[BEGIN Given material]

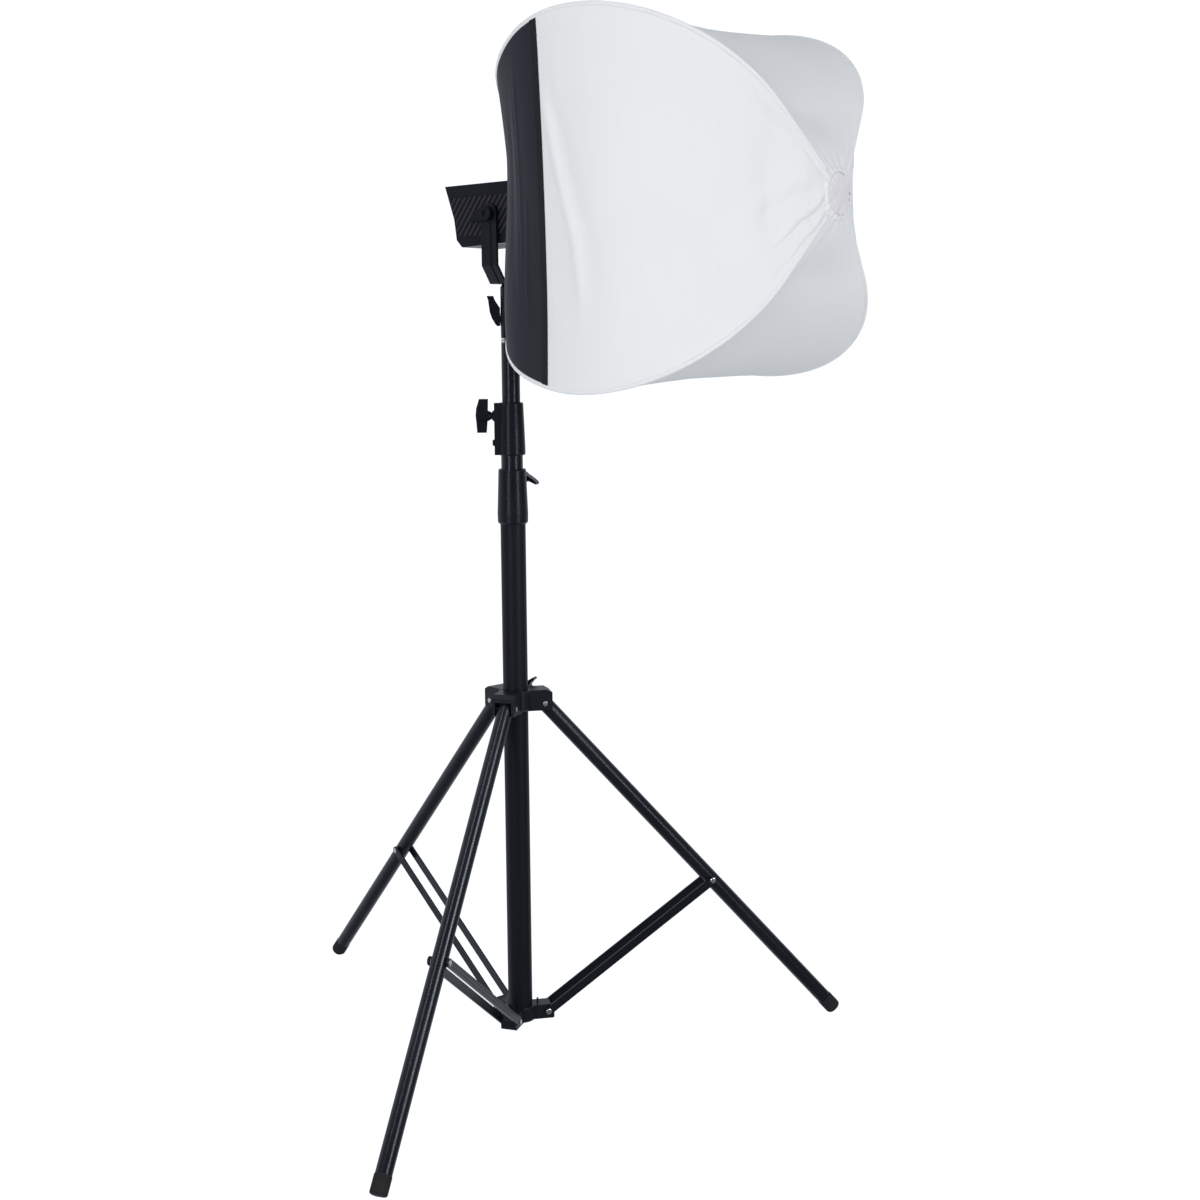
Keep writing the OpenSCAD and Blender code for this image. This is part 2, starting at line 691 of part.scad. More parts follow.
// A round rod along a path of [x, z] points, with its rings square to the path
module bent_rod(path, r, sides) {
    count = len(path);
    rings = [
        for (i = [0:count - 1])
            let (
                along = path[min(i + 1, count - 1)] - path[max(i - 1, 0)],
                across = [-along[1], along[0]] / norm(along)
            )
            for (k = [0:sides - 1])
                let (a = 360 * k / sides)
                [path[i][0] + r * cos(a) * across[0], r * sin(a), path[i][1] + r * cos(a) * across[1]]
    ];
    walls = [
        for (i = [0:count - 2])
            for (k = [0:sides - 1])
                let (n = (k + 1) % sides)
                each [
                    [i * sides + k, (i + 1) * sides + k, (i + 1) * sides + n],
                    [i * sides + k, (i + 1) * sides + n, i * sides + n]
                ]
    ];
    ends = [[for (k = [0:sides - 1]) k], [for (k = [sides - 1:-1:0]) (count - 1) * sides + k]];
    polyhedron(rings, concat(walls, ends));
}

// One bent rod from the speed ring to the front hub
module rib(i) color(bare_aluminium) softbox_frame() rotate([45 + 90 * i, 0, 0]) bent_rod(concat(
    [[rear_x + rib_inset, rear_rho - 4]],
    bent_part(rib_inset),
    [[front_x - rib_inset / cos(front_end_angle) + 5 * tan(front_end_angle), hub_rho - 5]]
), rib_r, 10);

module speed_ring() color(satin_black) softbox_frame() difference() {
    union() {
        rod_x(60, rear_x - 8, rear_x - 0.2);
        rod_x(46 - 0.3, rear_x - 8, rear_x + 4);
        for (i = [0:3]) rotate([45 + 90 * i, 0, 0]) translate([rear_x + 1.4, -5, 40]) cube([9, 10, 34]);
    }
    rod_x(mount_r + running_gap, 0, 200);
    for (i = [0:3]) rotate([45 + 90 * i, 0, 0])
        translate([rear_x + rib_inset, 0, rear_rho - 4]) cylinder(r = rib_r + fixed_gap, h = 40);
}

module front_hub() color(white_cloth) softbox_frame() difference() {
    union() {
        rod_x(23, front_x - 12, front_x + 2);
        for (i = [0:3]) rotate([45 + 90 * i, 0, 0]) translate([front_x - 5.9, 0, hub_rho])
            rotate([0, 180 - front_end_angle, 0]) translate([0, 0, -7]) cylinder(r = 4, h = 22);
    }
    for (i = [0:3]) rotate([45 + 90 * i, 0, 0]) translate([bend_x, 0, front_bend_rho])
        rotate([0, 90 - front_end_angle, 0]) translate([0, 0, front_bend_r - rib_inset])
        rotate([0, 90, 0]) cylinder(r = rib_r + fixed_gap, h = 108.4);
}

// ---- The object ----

in_place() base_tube();
in_place() base_plug();
in_place() lower_collar();
in_place() lock_collar_1();
in_place() spreader();
in_place() leg_pins();
in_place() spreader_knob();
in_place() leg(0);  // leg_1
in_place() leg(1);  // leg_2
in_place() leg(2);  // leg_3
in_place() foot(0);  // foot_1
in_place() foot(1);  // foot_2
in_place() foot(2);  // foot_3
in_place() brace(0);  // brace_1
in_place() brace(1);  // brace_2
in_place() brace(2);  // brace_3
in_place() brace_rivets(0);  // brace_rivets_1
in_place() brace_rivets(1);  // brace_rivets_2
in_place() brace_rivets(2);  // brace_rivets_3
in_place() lock_knob_1();
in_place() tube_2();
in_place() slide_bush_2();
in_place() lock_collar_2();
in_place() collar_screw();
in_place() lock_knob_2();
in_place() tube_3();
in_place() slide_bush_3();
in_place() spigot();
in_place() receiver();
in_place() receiver_lever();
in_place() yoke();
in_place() yoke_bolt();
in_place() tilt_lever();
in_place() tilt_bolts();
in_place() side_panel(1);  // side_panel_left
in_place() side_panel(-1);  // side_panel_right
in_place() top_cover();
in_place() bottom_cover();
in_place() rear_panel();
in_place() mount_ring();
in_place() led_module();
in_place() heat_sink();
in_place() fan();
in_place() driver_board();
in_place() display();
in_place() dial();
in_place() power_switch();
in_place() release_button();
in_place() dc_inlet();
in_place() speed_ring();
in_place() rib(0);  // rib_1
in_place() rib(1);  // rib_2
in_place() rib(2);  // rib_3
in_place() rib(3);  // rib_4
in_place() front_hub();
in_place() rear_skin();
in_place() diffuser(0);  // diffuser_1
in_place() diffuser(1);  // diffuser_2
in_place() diffuser(2);  // diffuser_3
in_place() diffuser(3);  // diffuser_4
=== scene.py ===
"""Looks of the lantern softbox, its light head and its stand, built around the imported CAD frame. Metres, +Z up.

The softbox's own frame has X along its axis, from the stand's axis, and the four ribs at 45 degrees to Y and Z.
"""

import json
import math

import bmesh
import bpy
import numpy as np
from mathutils import Matrix, Vector


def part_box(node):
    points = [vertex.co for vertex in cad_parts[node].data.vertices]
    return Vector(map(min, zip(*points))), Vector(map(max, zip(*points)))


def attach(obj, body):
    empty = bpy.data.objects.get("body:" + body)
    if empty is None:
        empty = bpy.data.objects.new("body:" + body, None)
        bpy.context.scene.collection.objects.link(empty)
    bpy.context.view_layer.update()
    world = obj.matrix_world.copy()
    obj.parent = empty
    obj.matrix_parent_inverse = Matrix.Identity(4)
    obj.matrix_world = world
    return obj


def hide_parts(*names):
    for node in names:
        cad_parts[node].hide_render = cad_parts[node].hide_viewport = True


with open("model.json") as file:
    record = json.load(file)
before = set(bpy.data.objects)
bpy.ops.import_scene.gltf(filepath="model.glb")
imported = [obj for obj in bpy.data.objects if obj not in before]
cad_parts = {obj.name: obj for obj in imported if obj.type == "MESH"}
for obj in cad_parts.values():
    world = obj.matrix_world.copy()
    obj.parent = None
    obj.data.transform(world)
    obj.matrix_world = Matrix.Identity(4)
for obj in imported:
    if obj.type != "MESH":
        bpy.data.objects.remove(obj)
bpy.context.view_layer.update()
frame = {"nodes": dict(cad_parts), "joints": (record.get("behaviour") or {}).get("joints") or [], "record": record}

MM = 0.001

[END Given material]

Aim: Begin with the line that has "in_place() bottom_cover();" in the listing above and end after the line that has "record = json.load(file)"; output those lines exactly.

Answer:
in_place() bottom_cover();
in_place() rear_panel();
in_place() mount_ring();
in_place() led_module();
in_place() heat_sink();
in_place() fan();
in_place() driver_board();
in_place() display();
in_place() dial();
in_place() power_switch();
in_place() release_button();
in_place() dc_inlet();
in_place() speed_ring();
in_place() rib(0);  // rib_1
in_place() rib(1);  // rib_2
in_place() rib(2);  // rib_3
in_place() rib(3);  // rib_4
in_place() front_hub();
in_place() rear_skin();
in_place() diffuser(0);  // diffuser_1
in_place() diffuser(1);  // diffuser_2
in_place() diffuser(2);  // diffuser_3
in_place() diffuser(3);  // diffuser_4
=== scene.py ===
"""Looks of the lantern softbox, its light head and its stand, built around the imported CAD frame. Metres, +Z up.

The softbox's own frame has X along its axis, from the stand's axis, and the four ribs at 45 degrees to Y and Z.
"""

import json
import math

import bmesh
import bpy
import numpy as np
from mathutils import Matrix, Vector


def part_box(node):
    points = [vertex.co for vertex in cad_parts[node].data.vertices]
    return Vector(map(min, zip(*points))), Vector(map(max, zip(*points)))


def attach(obj, body):
    empty = bpy.data.objects.get("body:" + body)
    if empty is None:
        empty = bpy.data.objects.new("body:" + body, None)
        bpy.context.scene.collection.objects.link(empty)
    bpy.context.view_layer.update()
    world = obj.matrix_world.copy()
    obj.parent = empty
    obj.matrix_parent_inverse = Matrix.Identity(4)
    obj.matrix_world = world
    return obj


def hide_parts(*names):
    for node in names:
        cad_parts[node].hide_render = cad_parts[node].hide_viewport = True


with open("model.json") as file:
    record = json.load(file)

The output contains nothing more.